SUPPLIED ENTRIES:
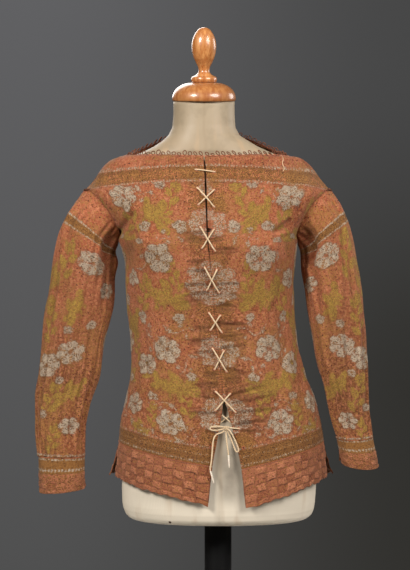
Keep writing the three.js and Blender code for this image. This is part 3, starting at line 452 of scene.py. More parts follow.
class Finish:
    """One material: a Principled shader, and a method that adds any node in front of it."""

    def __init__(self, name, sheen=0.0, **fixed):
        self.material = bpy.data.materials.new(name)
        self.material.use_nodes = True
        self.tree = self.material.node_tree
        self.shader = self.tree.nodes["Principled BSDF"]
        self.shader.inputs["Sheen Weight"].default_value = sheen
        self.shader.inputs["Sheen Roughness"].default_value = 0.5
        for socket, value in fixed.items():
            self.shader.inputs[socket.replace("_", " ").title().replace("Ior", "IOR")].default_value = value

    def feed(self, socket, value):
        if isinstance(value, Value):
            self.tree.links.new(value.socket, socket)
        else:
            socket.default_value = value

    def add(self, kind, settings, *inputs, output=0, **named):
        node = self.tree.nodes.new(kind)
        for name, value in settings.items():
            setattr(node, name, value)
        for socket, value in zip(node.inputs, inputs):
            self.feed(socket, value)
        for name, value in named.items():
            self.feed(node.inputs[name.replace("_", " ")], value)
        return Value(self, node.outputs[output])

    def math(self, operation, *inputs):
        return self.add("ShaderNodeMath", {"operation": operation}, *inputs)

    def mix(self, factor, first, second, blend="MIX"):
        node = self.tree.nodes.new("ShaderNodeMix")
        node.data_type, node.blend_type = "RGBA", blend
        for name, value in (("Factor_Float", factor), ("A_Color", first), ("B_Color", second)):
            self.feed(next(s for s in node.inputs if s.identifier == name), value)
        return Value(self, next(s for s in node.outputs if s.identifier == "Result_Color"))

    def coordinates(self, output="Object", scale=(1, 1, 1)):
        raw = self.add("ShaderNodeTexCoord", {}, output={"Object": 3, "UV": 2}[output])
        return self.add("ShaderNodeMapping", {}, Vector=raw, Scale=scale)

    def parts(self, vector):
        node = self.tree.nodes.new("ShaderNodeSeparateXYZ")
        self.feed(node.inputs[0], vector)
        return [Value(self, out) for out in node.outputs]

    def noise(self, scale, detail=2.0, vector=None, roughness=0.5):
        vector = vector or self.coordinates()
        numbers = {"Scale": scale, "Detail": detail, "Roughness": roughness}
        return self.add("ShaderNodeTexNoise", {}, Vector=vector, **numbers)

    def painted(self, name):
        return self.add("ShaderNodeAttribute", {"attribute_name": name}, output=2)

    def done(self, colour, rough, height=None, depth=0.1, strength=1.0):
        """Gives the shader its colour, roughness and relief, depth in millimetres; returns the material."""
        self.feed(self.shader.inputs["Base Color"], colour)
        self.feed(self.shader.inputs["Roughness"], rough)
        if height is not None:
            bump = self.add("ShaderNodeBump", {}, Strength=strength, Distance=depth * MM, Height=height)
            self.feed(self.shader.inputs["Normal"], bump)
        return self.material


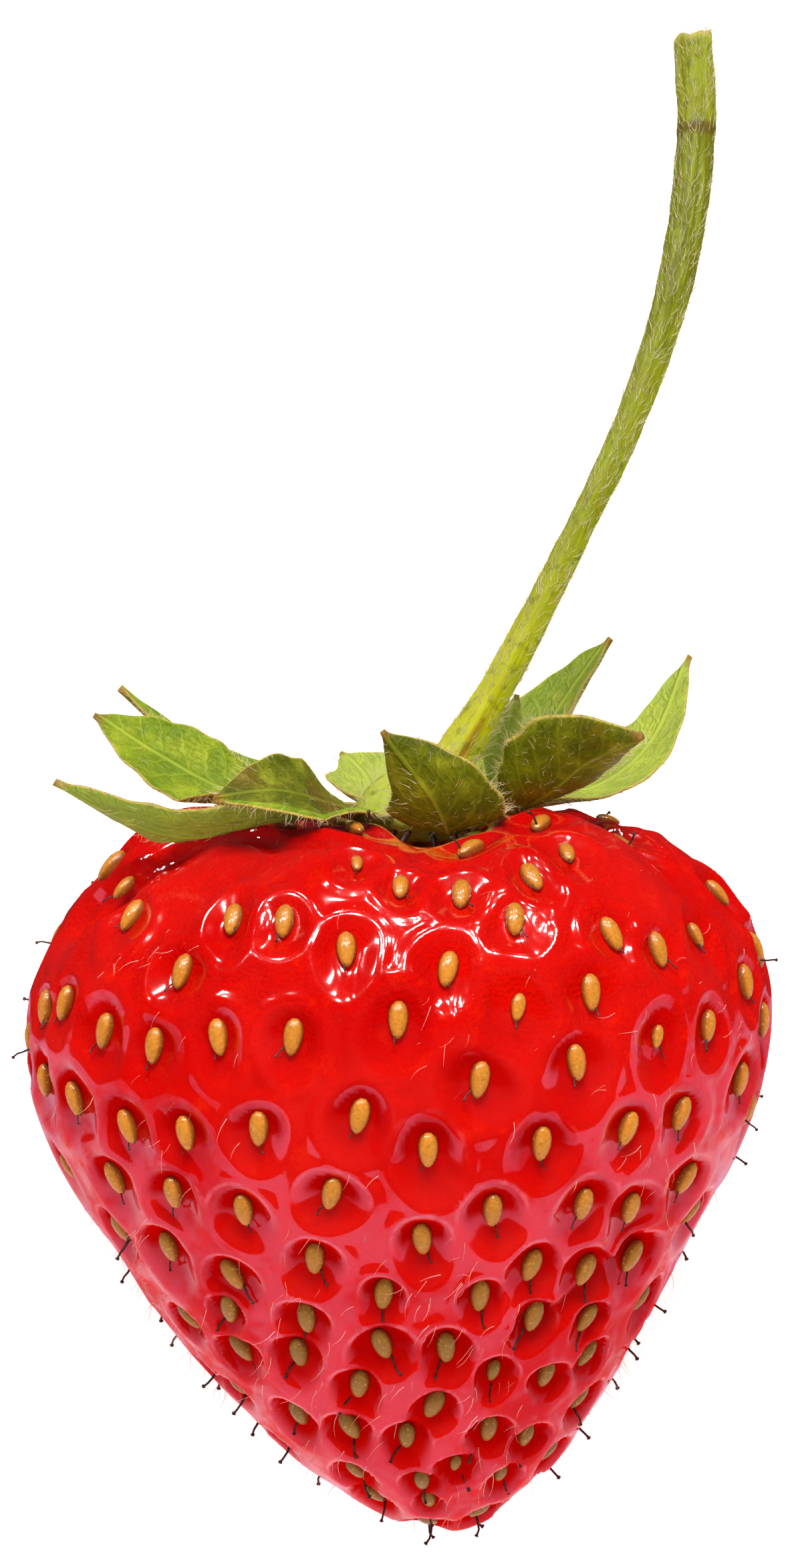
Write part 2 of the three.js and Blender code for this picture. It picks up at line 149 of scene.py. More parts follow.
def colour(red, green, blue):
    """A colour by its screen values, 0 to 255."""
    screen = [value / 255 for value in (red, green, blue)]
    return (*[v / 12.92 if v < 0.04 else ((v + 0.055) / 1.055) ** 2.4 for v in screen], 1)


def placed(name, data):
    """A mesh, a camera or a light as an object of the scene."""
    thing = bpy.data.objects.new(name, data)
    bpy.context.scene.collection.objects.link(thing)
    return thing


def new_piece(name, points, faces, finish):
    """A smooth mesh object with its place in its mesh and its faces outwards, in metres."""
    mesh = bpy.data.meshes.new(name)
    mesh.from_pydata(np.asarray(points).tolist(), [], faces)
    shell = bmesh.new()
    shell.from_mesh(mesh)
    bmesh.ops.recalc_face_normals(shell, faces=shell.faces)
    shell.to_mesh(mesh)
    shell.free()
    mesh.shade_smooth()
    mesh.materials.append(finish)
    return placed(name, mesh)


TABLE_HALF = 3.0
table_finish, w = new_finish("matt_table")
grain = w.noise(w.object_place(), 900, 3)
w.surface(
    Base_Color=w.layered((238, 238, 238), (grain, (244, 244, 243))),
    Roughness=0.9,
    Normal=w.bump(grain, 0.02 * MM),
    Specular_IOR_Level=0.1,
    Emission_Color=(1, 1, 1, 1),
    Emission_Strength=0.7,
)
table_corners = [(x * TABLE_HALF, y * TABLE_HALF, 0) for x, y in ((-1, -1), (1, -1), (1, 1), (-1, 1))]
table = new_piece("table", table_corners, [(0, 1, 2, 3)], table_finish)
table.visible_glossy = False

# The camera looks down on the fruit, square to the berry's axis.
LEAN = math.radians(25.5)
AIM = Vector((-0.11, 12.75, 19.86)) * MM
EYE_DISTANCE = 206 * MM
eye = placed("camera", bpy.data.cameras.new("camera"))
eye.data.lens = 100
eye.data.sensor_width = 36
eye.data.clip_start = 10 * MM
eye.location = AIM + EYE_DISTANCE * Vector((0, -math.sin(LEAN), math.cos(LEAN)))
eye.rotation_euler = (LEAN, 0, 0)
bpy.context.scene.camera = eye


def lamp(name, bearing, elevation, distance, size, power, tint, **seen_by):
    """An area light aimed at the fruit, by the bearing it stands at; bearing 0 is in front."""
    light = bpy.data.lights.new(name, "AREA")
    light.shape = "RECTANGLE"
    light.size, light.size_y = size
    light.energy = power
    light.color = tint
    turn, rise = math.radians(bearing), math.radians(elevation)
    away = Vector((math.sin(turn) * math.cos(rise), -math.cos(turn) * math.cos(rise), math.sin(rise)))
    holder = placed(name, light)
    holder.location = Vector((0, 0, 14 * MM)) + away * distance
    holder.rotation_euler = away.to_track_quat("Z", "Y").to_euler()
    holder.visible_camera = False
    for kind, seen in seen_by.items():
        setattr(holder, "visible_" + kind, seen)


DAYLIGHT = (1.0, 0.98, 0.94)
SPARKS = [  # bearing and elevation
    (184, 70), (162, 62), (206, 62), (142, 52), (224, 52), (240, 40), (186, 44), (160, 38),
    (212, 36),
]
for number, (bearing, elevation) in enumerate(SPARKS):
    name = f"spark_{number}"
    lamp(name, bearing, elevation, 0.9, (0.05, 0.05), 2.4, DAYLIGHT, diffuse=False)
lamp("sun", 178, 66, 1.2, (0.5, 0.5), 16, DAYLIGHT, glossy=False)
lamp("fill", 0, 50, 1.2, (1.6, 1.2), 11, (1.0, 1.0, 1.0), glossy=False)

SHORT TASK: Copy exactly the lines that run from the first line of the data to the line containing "socket.default_value = value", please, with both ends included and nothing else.

SOLUTION FOR THIS PROBLEM:
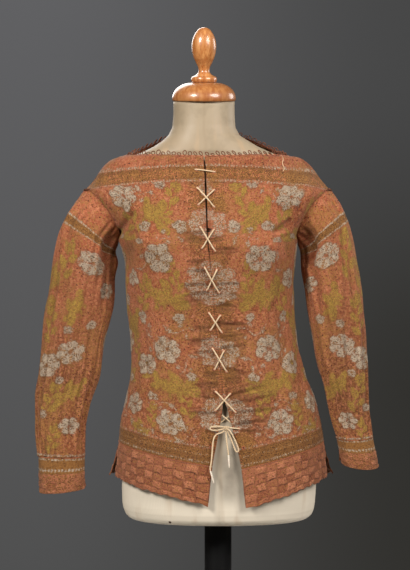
Keep writing the three.js and Blender code for this image. This is part 3, starting at line 452 of scene.py. More parts follow.
class Finish:
    """One material: a Principled shader, and a method that adds any node in front of it."""

    def __init__(self, name, sheen=0.0, **fixed):
        self.material = bpy.data.materials.new(name)
        self.material.use_nodes = True
        self.tree = self.material.node_tree
        self.shader = self.tree.nodes["Principled BSDF"]
        self.shader.inputs["Sheen Weight"].default_value = sheen
        self.shader.inputs["Sheen Roughness"].default_value = 0.5
        for socket, value in fixed.items():
            self.shader.inputs[socket.replace("_", " ").title().replace("Ior", "IOR")].default_value = value

    def feed(self, socket, value):
        if isinstance(value, Value):
            self.tree.links.new(value.socket, socket)
        else:
            socket.default_value = value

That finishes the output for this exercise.